A friend of mine loves to fish and go boating, and he had a nice garage built for his boat.  It wasn’t just a shed – it was a garage with a nice concrete floor, finished walls, and a brick exterior.  I imagine it was quite expensive to build.  When it was completed, he was excited to back his boat into his new garage.  I’m not sure how it happened, but a mistake was made on the garage.  When my friend pushed the button on his garage door opener, the door came down and he discovered the boat was a few inches too long for the garage – after all the expense of building this nice garage, the garage was too small for the boat!  What a shock to find out it didn’t fit!

Kids don’t fit into our adult world.  We expect them to, but they don’t.  Perhaps it is time that we try and enter their world, which is a very different world than the one we knew as kids.

A lot has changed since I was a kid.  When I was the age of the kids who came to our Vacation Bible School, I never worried about walking through our neighborhood at any hour of the day or night.  Now, we are afraid to let our children out of our sight.  When I was a kid, I knew that getting an education would lead to economic and career opportunity.  Now, young people graduate from college with a mountain of debt and little or no job prospects.  When I was a kid, the economy was growing and appeared to be limitless.  Now, kids are growing up in economic uncertainty unparalleled in our day, and they are inheriting what may be an insurmountable national debt.  Kids face an uncertain environmental future, and some of our most trusted institutions have failed them in tragic ways.

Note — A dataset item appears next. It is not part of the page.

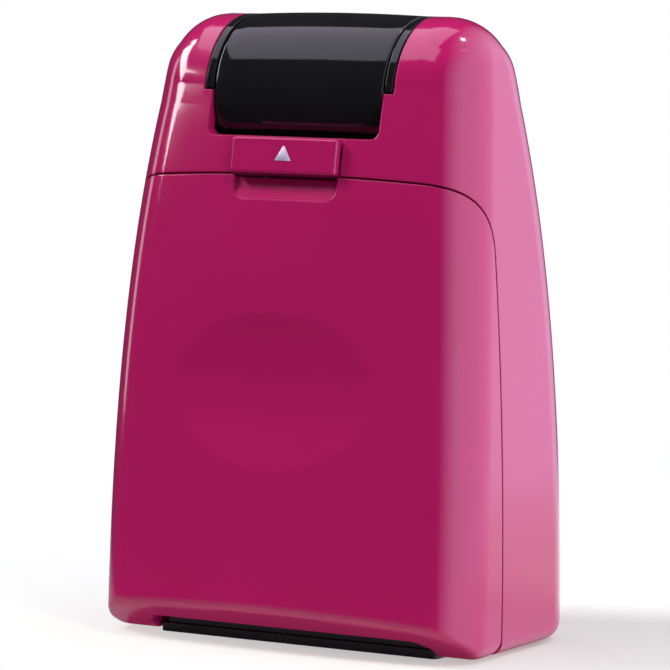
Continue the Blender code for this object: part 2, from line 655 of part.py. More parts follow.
build_housing()
build_latch()
build_hood()
mirrored(build_linkage)
build_shutter()
build_frame()
build_inner_dome()
build_cartridge()
build_rollers()
build_foot()
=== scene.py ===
"""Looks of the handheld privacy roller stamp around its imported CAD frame.

The two housing halves, the latch, the hood and the roller surfaces are rebuilt as smooth, dense meshes. The
small mechanical parts keep their CAD meshes and get finished materials. Lengths below are in millimetres
above the housing's own underside; LIFT is how far that underside stands above the plane of the foot.
"""

import json
import math
import random

import bmesh
import bpy
import numpy as np
from mathutils import Matrix, Vector


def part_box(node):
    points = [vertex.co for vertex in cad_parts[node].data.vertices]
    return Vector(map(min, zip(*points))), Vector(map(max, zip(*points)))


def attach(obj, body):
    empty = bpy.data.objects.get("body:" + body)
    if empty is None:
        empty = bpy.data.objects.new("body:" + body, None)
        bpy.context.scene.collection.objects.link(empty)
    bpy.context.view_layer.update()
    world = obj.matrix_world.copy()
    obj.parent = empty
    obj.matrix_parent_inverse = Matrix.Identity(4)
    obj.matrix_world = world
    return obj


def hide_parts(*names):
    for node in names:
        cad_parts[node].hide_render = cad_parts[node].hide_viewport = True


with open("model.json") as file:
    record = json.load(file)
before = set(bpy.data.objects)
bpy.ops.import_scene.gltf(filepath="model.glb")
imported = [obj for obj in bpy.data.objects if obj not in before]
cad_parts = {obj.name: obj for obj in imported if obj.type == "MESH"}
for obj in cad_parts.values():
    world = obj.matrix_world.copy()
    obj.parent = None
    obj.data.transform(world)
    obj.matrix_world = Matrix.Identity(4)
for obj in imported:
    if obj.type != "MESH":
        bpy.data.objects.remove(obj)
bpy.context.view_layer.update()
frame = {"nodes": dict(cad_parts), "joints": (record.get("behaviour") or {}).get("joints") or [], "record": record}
NODES = frame["nodes"]
JOINTS = {joint["name"]: joint for joint in frame["joints"]}

MM = 0.001
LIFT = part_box("rear_shell")[0].z / MM

# Housing. The terms belong to the powers of t = z / HEIGHT in the outlines below.
HEIGHT = (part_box("rear_shell")[1].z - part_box("rear_shell")[0].z) / MM
HALF_WIDTH, WIDTH_TERMS = 31.0, (0.74, 5.58, 0.77)
HALF_DEPTH, DEPTH_TERMS = 16.6, (2.4, 2.9, 5.0)
LEAN_TERMS = (2.6, 0.5)
CORNER_RADIUS = 7.0
WALL = 1.8
BOW = 3.0
SHOULDER = 7.0
BOTTOM_INSET, BOTTOM_INSET_HEIGHT = 2.1, 2.0
CHAMFER_HEIGHT, CHAMFER_DEPTH = 5.8, 9.7
CHAMFER_SOFT = 1.6
TOP_CENTRE_Y, TOP_CENTRE_Z, TOP_RADIUS = 1.9, 76.4, 12.2
TANGENT = math.radians(10.0)
TANGENT_Z = TOP_CENTRE_Z + TOP_RADIUS * math.sin(TANGENT)
GAP = 0.3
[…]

Most people think of Shelby County as being fairly prosperous, and we are one of the more prosperous of the 120 Kentucky counties.  It may surprise you, then, to know that from 2006 to 2010 just under 20% of Shelby County residents lived in poverty.  Operation Care, one of the community ministries here in Shelbyville, last year serve 10,000 people who walked through their doors.  That’s not a total number for assistance – that is 10,000 unique visits.  One person, working in one of our area ministries, told me recently that probably 25% of Shelby County residents are at risk economically.  Those are disturbing numbers.

I don’t share the statistics to overwhelm you with statistics, or to discourage you, but to remind us all that kids are growing up in a very different world.  Of the approximately 44,000 residents of Shelby Country, 32% are age 18 or younger.  That means a lot of our fellow residents are growing up in a completely different world from the one we knew as kids.

I am only speaking for a few minutes this morning, because of the Vacation Bible School program, so I want to leave you with one primary thought.  You may remember that earlier this year, in my sermon series on belief and unbelief, that I spoke of the group identified as spiritual but not religious.  That is certainly the right of anyone who wants to be defined in such a way, but the failure of that view is that it doesn’t always connect to something, and we live in a day and age where we need to connect to something, we need to be working together to make a difference, especially in the lives of kids.  People can make a difference individually, but we can do so much more together.  I believe that churches are uniquely equipped to help kids because of the resources entrusted to us.  We have the volunteers, the spaces, and the calling to reach into the lives of kids and to minister to them in the name of God.

It is a different world for kids.  We are called to enter into their world, to reach out to them with the love of Christ, and to change their world.